*GIVEN PROBLEM*
Would you quote the material below in full and unchanged?

Object data in JSON:
* start *

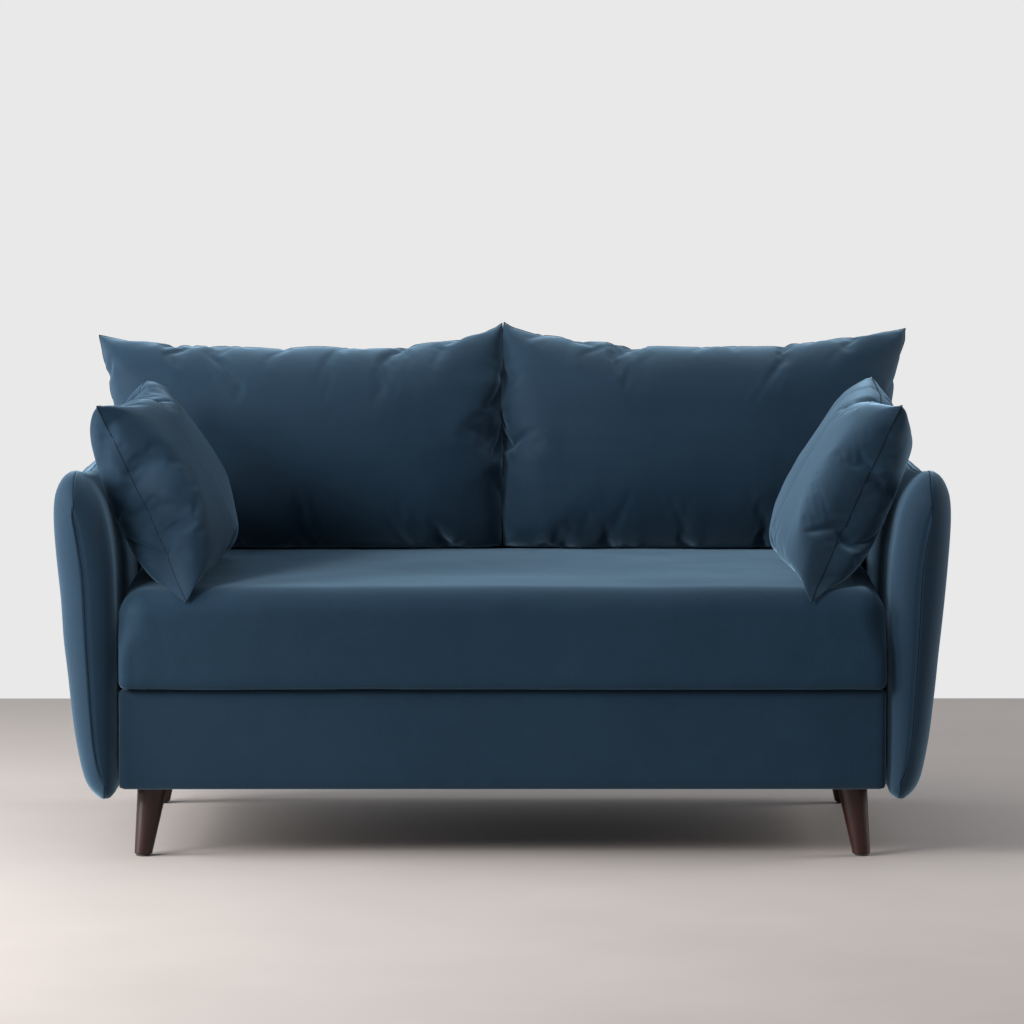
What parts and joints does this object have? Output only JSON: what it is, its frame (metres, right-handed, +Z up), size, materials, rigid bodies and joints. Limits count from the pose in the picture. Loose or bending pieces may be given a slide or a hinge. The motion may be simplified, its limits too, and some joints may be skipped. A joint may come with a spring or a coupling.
{
  "type": "two-seat sofa",
  "caption": "Velvet two-seat sofa with a bench seat cushion, slim outward-leaning arms, loose back and scatter cushions, and splayed wooden legs.",
  "frame": {"origin": "on the floor, under the middle of the sofa's bounding box", "axes": "+Z up, the sofa faces -Y, +X to the right of someone who looks at its front"},
  "size_m": [1.7088, 0.95, 1.0017],
  "materials": {
    "velvet": "satin",
    "leg_wood": "satin",
    "softwood": "matte",
    "foam": "matte",
    "felt": "matte",
    "nonwoven": "matte",
    "webbing": "matte",
    "zip_nylon": "satin",
    "glide_plastic": "satin",
    "zinc_steel": "satin",
    "spring_steel": "satin"
  },
  "bodies": {
    "frame": {"front_rail": "softwood", "rear_rail": "softwood", "left_side_rail": "softwood", "right_side_rail": "softwood", "centre_rail": "softwood", "corner_blocks": "softwood", "seat_springs": "spring_steel", "spring_clips": "zinc_steel", "seat_deck": "felt", "front_panel_foam": "foam", "front_panel_cover": "velvet", "front_left_leg": "leg_wood", "front_right_leg": "leg_wood", "rear_left_leg": "leg_wood", "rear_right_leg": "leg_wood", "leg_glides": "glide_plastic", "leg_plates": "zinc_steel", "leg_plate_screws": "zinc_steel", "leg_bolts": "zinc_steel", "dust_cover": "nonwoven", "left_arm_frame": "softwood", "left_arm_padding": "foam", "left_arm_outer_cover": "velvet", "left_arm_inner_cover": "velvet", "right_arm_frame": "softwood", "right_arm_padding": "foam", "right_arm_outer_cover": "velvet", "right_arm_inner_cover": "velvet", "arm_bolts": "zinc_steel", "arm_washers": "zinc_steel", "arm_tee_nuts": "zinc_steel", "back_frame": "softwood", "back_webbing": "webbing", "back_padding": "foam", "back_inner_cover": "velvet", "back_outer_cover": "velvet", "back_brackets": "zinc_steel"},
    "seat_cushion": {"seat_cushion_cover_top": "velvet", "seat_cushion_cover_bottom": "velvet", "seat_cushion_foam": "foam", "seat_cushion_zip": "zip_nylon"},
    "back_cushion_left": {"back_cushion_left_front_cover": "velvet", "back_cushion_left_rear_cover": "velvet", "back_cushion_left_filling": "foam", "back_cushion_left_zip": "zip_nylon"},
    "back_cushion_right": {"back_cushion_right_front_cover": "velvet", "back_cushion_right_rear_cover": "velvet", "back_cushion_right_filling": "foam", "back_cushion_right_zip": "zip_nylon"},
    "scatter_cushion_left": {"scatter_cushion_left_front_cover": "velvet", "scatter_cushion_left_rear_cover": "velvet", "scatter_cushion_left_filling": "foam", "scatter_cushion_left_zip": "zip_nylon"},
    "scatter_cushion_right": {"scatter_cushion_right_front_cover": "velvet", "scatter_cushion_right_rear_cover": "velvet", "scatter_cushion_right_filling": "foam", "scatter_cushion_right_zip": "zip_nylon"}
  },
  "joints": [
    {"name": "seat_cushion_lift", "type": "slide", "parent": "frame", "child": "seat_cushion", "axis": [0, 0, 1], "range_m": [0, 0.25]},
    {"name": "back_cushion_left_lift", "type": "slide", "parent": "seat_cushion", "child": "back_cushion_left", "axis": [0, 0, 1], "range_m": [0, 0.3]},
    {"name": "back_cushion_right_lift", "type": "slide", "parent": "seat_cushion", "child": "back_cushion_right", "axis": [0, 0, 1], "range_m": [0, 0.3]},
    {"name": "scatter_cushion_left_lift", "type": "slide", "parent": "seat_cushion", "child": "scatter_cushion_left", "axis": [0, 0, 1], "range_m": [0, 0.25]},
    {"name": "scatter_cushion_right_lift", "type": "slide", "parent": "seat_cushion", "child": "scatter_cushion_right", "axis": [0, 0, 1], "range_m": [0, 0.25]}
  ]
}
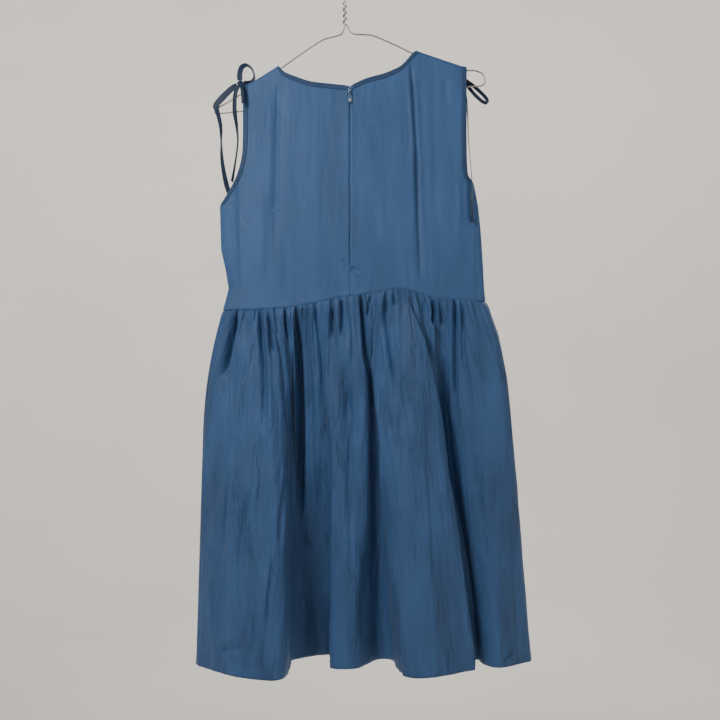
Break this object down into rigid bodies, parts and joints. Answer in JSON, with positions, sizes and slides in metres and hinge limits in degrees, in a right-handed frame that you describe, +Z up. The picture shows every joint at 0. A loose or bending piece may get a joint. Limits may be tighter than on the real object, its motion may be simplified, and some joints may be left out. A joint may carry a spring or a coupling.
{
  "type": "midi dress on a wire hanger",
  "caption": "Sleeveless midi dress with a gathered skirt, a back zip and tied shoulder straps, hung flat on a twisted wire hanger.",
  "frame": {"origin": "inner top of the hanger's hook, where the rail carries it", "axes": "+X along the shoulders, towards the right in the back view; +Z up, along the dress's length; -Y out of the back, where the zip is"},
  "size_m": [0.5347, 0.1567, 1.1204],
  "materials": {
    "cloth": "soft sheen, finely crinkled",
    "binding": "folded and stitched",
    "strap": "narrow folded strap",
    "tape": "woven tape",
    "painted_metal": "glossy",
    "wire": "dull galvanised"
  },
  "bodies": {
    "dress": {"skirt_back": "cloth", "skirt_front": "cloth", "bodice_back_left": "cloth", "bodice_back_right": "cloth", "bodice_front": "cloth", "neck_binding_back_left": "binding", "neck_binding_back_right": "binding", "neck_binding_front": "binding", "armhole_binding_left_back": "binding", "armhole_binding_left_front": "binding", "armhole_binding_right_back": "binding", "armhole_binding_right_front": "binding", "tie_knot_left": "strap", "tie_knot_right": "strap", "tie_loop_left_lower": "strap", "tie_loop_left_upper": "strap", "tie_loop_right_inner": "strap", "tie_loop_right_outer": "strap", "tie_tail_left_inner": "strap", "tie_tail_left_outer": "strap", "tie_tail_right_back": "strap", "tie_tail_right_front": "strap", "tie_end_knot_right_back": "strap", "tie_end_knot_right_front": "strap", "zip_tape": "tape", "zip_slider": "painted_metal", "hanger_wire": "wire"},
    "zip_pull": {"zip_pull": "painted_metal"}
  },
  "joints": [
    {"name": "zip_pull_hinge", "type": "hinge", "parent": "dress", "child": "zip_pull", "pos_m": [0.008, -0.01285, -0.2085], "axis": [-1, 0, 0], "range_deg": [0, 150]}
  ]
}
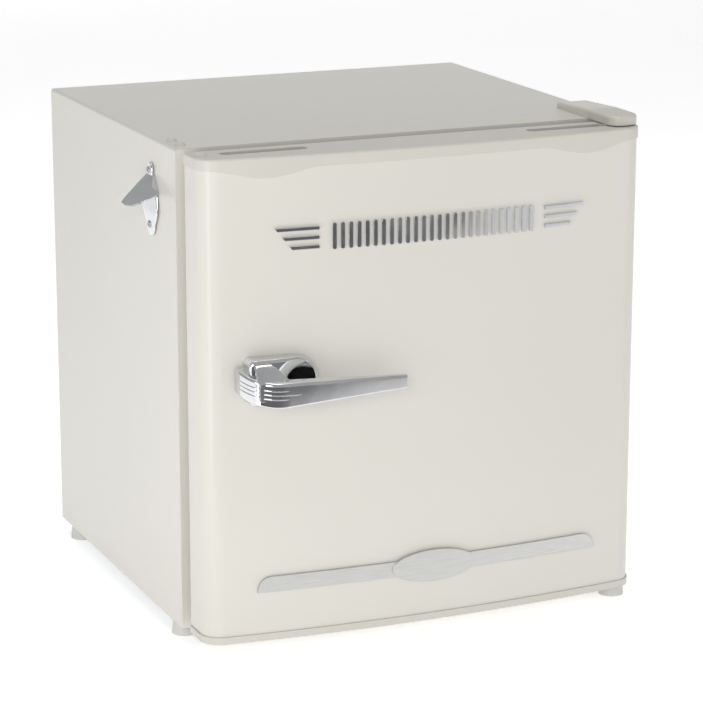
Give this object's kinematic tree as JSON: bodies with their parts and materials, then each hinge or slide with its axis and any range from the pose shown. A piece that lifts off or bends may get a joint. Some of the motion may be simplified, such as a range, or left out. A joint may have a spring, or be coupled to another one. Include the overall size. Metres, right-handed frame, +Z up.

* end *

*WRITTEN SOLUTION*
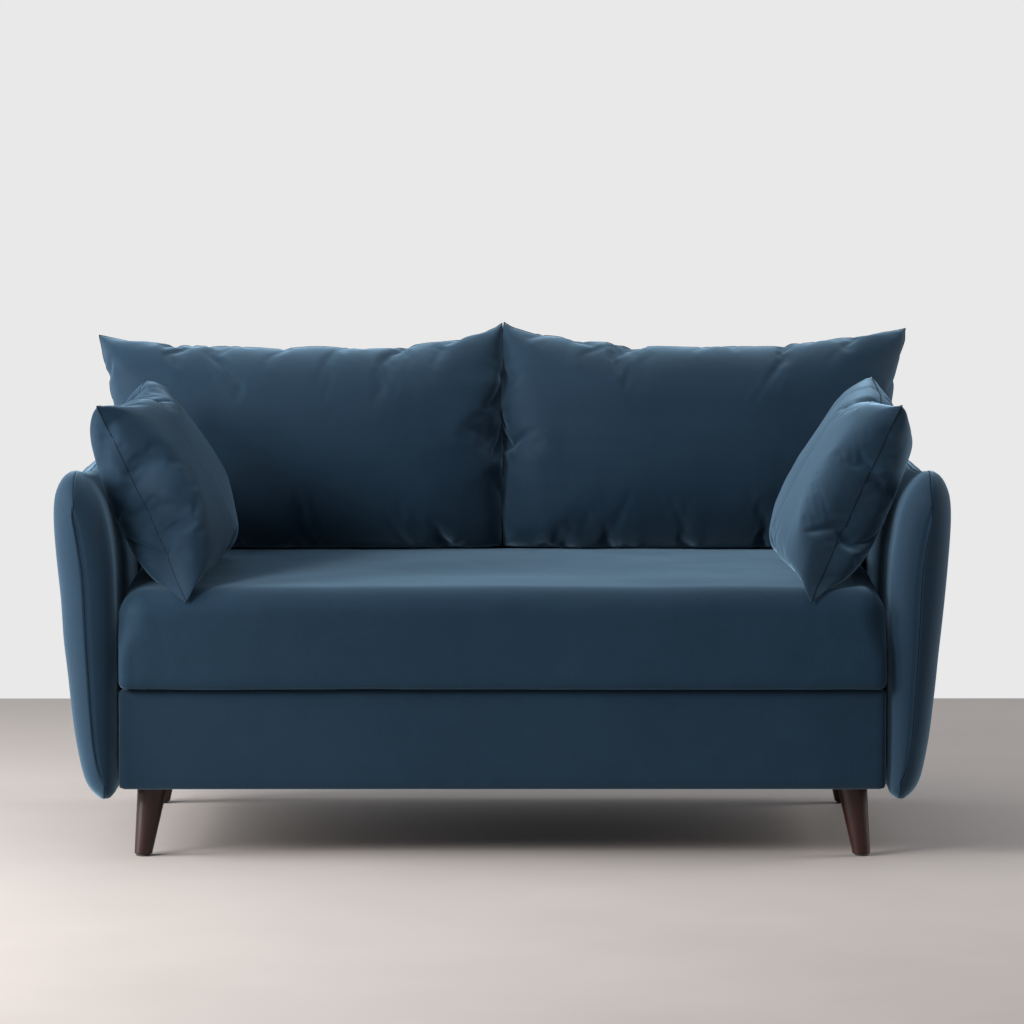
What parts and joints does this object have? Output only JSON: what it is, its frame (metres, right-handed, +Z up), size, materials, rigid bodies and joints. Limits count from the pose in the picture. Loose or bending pieces may be given a slide or a hinge. The motion may be simplified, its limits too, and some joints may be skipped. A joint may come with a spring or a coupling.
{
  "type": "two-seat sofa",
  "caption": "Velvet two-seat sofa with a bench seat cushion, slim outward-leaning arms, loose back and scatter cushions, and splayed wooden legs.",
  "frame": {"origin": "on the floor, under the middle of the sofa's bounding box", "axes": "+Z up, the sofa faces -Y, +X to the right of someone who looks at its front"},
  "size_m": [1.7088, 0.95, 1.0017],
  "materials": {
    "velvet": "satin",
    "leg_wood": "satin",
    "softwood": "matte",
    "foam": "matte",
    "felt": "matte",
    "nonwoven": "matte",
    "webbing": "matte",
    "zip_nylon": "satin",
    "glide_plastic": "satin",
    "zinc_steel": "satin",
    "spring_steel": "satin"
  },
  "bodies": {
    "frame": {"front_rail": "softwood", "rear_rail": "softwood", "left_side_rail": "softwood", "right_side_rail": "softwood", "centre_rail": "softwood", "corner_blocks": "softwood", "seat_springs": "spring_steel", "spring_clips": "zinc_steel", "seat_deck": "felt", "front_panel_foam": "foam", "front_panel_cover": "velvet", "front_left_leg": "leg_wood", "front_right_leg": "leg_wood", "rear_left_leg": "leg_wood", "rear_right_leg": "leg_wood", "leg_glides": "glide_plastic", "leg_plates": "zinc_steel", "leg_plate_screws": "zinc_steel", "leg_bolts": "zinc_steel", "dust_cover": "nonwoven", "left_arm_frame": "softwood", "left_arm_padding": "foam", "left_arm_outer_cover": "velvet", "left_arm_inner_cover": "velvet", "right_arm_frame": "softwood", "right_arm_padding": "foam", "right_arm_outer_cover": "velvet", "right_arm_inner_cover": "velvet", "arm_bolts": "zinc_steel", "arm_washers": "zinc_steel", "arm_tee_nuts": "zinc_steel", "back_frame": "softwood", "back_webbing": "webbing", "back_padding": "foam", "back_inner_cover": "velvet", "back_outer_cover": "velvet", "back_brackets": "zinc_steel"},
    "seat_cushion": {"seat_cushion_cover_top": "velvet", "seat_cushion_cover_bottom": "velvet", "seat_cushion_foam": "foam", "seat_cushion_zip": "zip_nylon"},
    "back_cushion_left": {"back_cushion_left_front_cover": "velvet", "back_cushion_left_rear_cover": "velvet", "back_cushion_left_filling": "foam", "back_cushion_left_zip": "zip_nylon"},
    "back_cushion_right": {"back_cushion_right_front_cover": "velvet", "back_cushion_right_rear_cover": "velvet", "back_cushion_right_filling": "foam", "back_cushion_right_zip": "zip_nylon"},
    "scatter_cushion_left": {"scatter_cushion_left_front_cover": "velvet", "scatter_cushion_left_rear_cover": "velvet", "scatter_cushion_left_filling": "foam", "scatter_cushion_left_zip": "zip_nylon"},
    "scatter_cushion_right": {"scatter_cushion_right_front_cover": "velvet", "scatter_cushion_right_rear_cover": "velvet", "scatter_cushion_right_filling": "foam", "scatter_cushion_right_zip": "zip_nylon"}
  },
  "joints": [
    {"name": "seat_cushion_lift", "type": "slide", "parent": "frame", "child": "seat_cushion", "axis": [0, 0, 1], "range_m": [0, 0.25]},
    {"name": "back_cushion_left_lift", "type": "slide", "parent": "seat_cushion", "child": "back_cushion_left", "axis": [0, 0, 1], "range_m": [0, 0.3]},
    {"name": "back_cushion_right_lift", "type": "slide", "parent": "seat_cushion", "child": "back_cushion_right", "axis": [0, 0, 1], "range_m": [0, 0.3]},
    {"name": "scatter_cushion_left_lift", "type": "slide", "parent": "seat_cushion", "child": "scatter_cushion_left", "axis": [0, 0, 1], "range_m": [0, 0.25]},
    {"name": "scatter_cushion_right_lift", "type": "slide", "parent": "seat_cushion", "child": "scatter_cushion_right", "axis": [0, 0, 1], "range_m": [0, 0.25]}
  ]
}
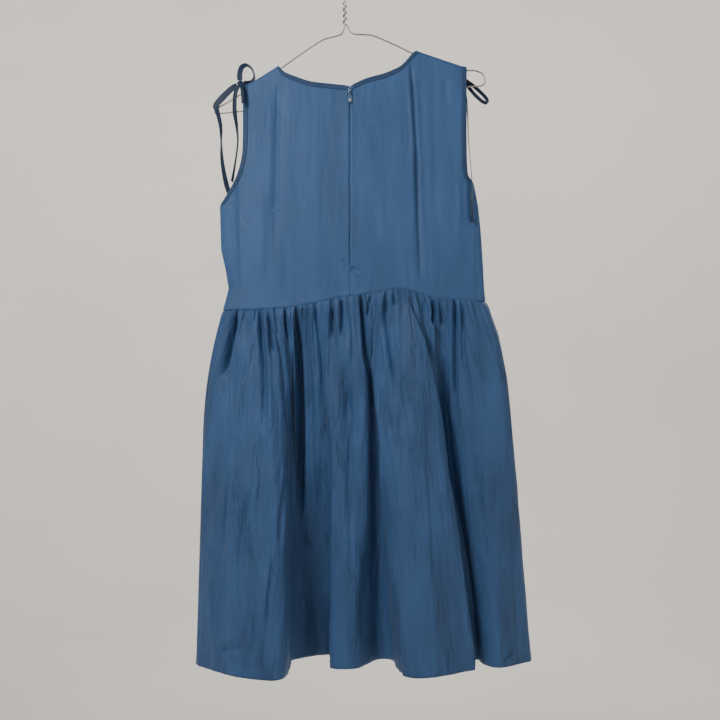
Break this object down into rigid bodies, parts and joints. Answer in JSON, with positions, sizes and slides in metres and hinge limits in degrees, in a right-handed frame that you describe, +Z up. The picture shows every joint at 0. A loose or bending piece may get a joint. Limits may be tighter than on the real object, its motion may be simplified, and some joints may be left out. A joint may carry a spring or a coupling.
{
  "type": "midi dress on a wire hanger",
  "caption": "Sleeveless midi dress with a gathered skirt, a back zip and tied shoulder straps, hung flat on a twisted wire hanger.",
  "frame": {"origin": "inner top of the hanger's hook, where the rail carries it", "axes": "+X along the shoulders, towards the right in the back view; +Z up, along the dress's length; -Y out of the back, where the zip is"},
  "size_m": [0.5347, 0.1567, 1.1204],
  "materials": {
    "cloth": "soft sheen, finely crinkled",
    "binding": "folded and stitched",
    "strap": "narrow folded strap",
    "tape": "woven tape",
    "painted_metal": "glossy",
    "wire": "dull galvanised"
  },
  "bodies": {
    "dress": {"skirt_back": "cloth", "skirt_front": "cloth", "bodice_back_left": "cloth", "bodice_back_right": "cloth", "bodice_front": "cloth", "neck_binding_back_left": "binding", "neck_binding_back_right": "binding", "neck_binding_front": "binding", "armhole_binding_left_back": "binding", "armhole_binding_left_front": "binding", "armhole_binding_right_back": "binding", "armhole_binding_right_front": "binding", "tie_knot_left": "strap", "tie_knot_right": "strap", "tie_loop_left_lower": "strap", "tie_loop_left_upper": "strap", "tie_loop_right_inner": "strap", "tie_loop_right_outer": "strap", "tie_tail_left_inner": "strap", "tie_tail_left_outer": "strap", "tie_tail_right_back": "strap", "tie_tail_right_front": "strap", "tie_end_knot_right_back": "strap", "tie_end_knot_right_front": "strap", "zip_tape": "tape", "zip_slider": "painted_metal", "hanger_wire": "wire"},
    "zip_pull": {"zip_pull": "painted_metal"}
  },
  "joints": [
    {"name": "zip_pull_hinge", "type": "hinge", "parent": "dress", "child": "zip_pull", "pos_m": [0.008, -0.01285, -0.2085], "axis": [-1, 0, 0], "range_deg": [0, 150]}
  ]
}
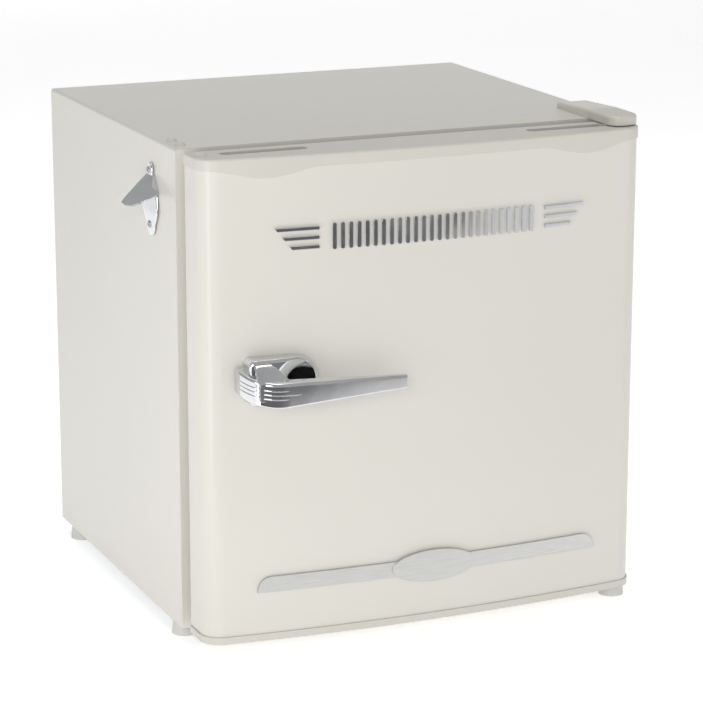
Give this object's kinematic tree as JSON: bodies with their parts and materials, then each hinge or slide with its axis and any range from the pose shown. A piece that lifts off or bends may get a joint. Some of the motion may be simplified, such as a range, or left out. A joint may have a spring, or be coupled to another one. Include the overall size. Metres, right-handed frame, +Z up.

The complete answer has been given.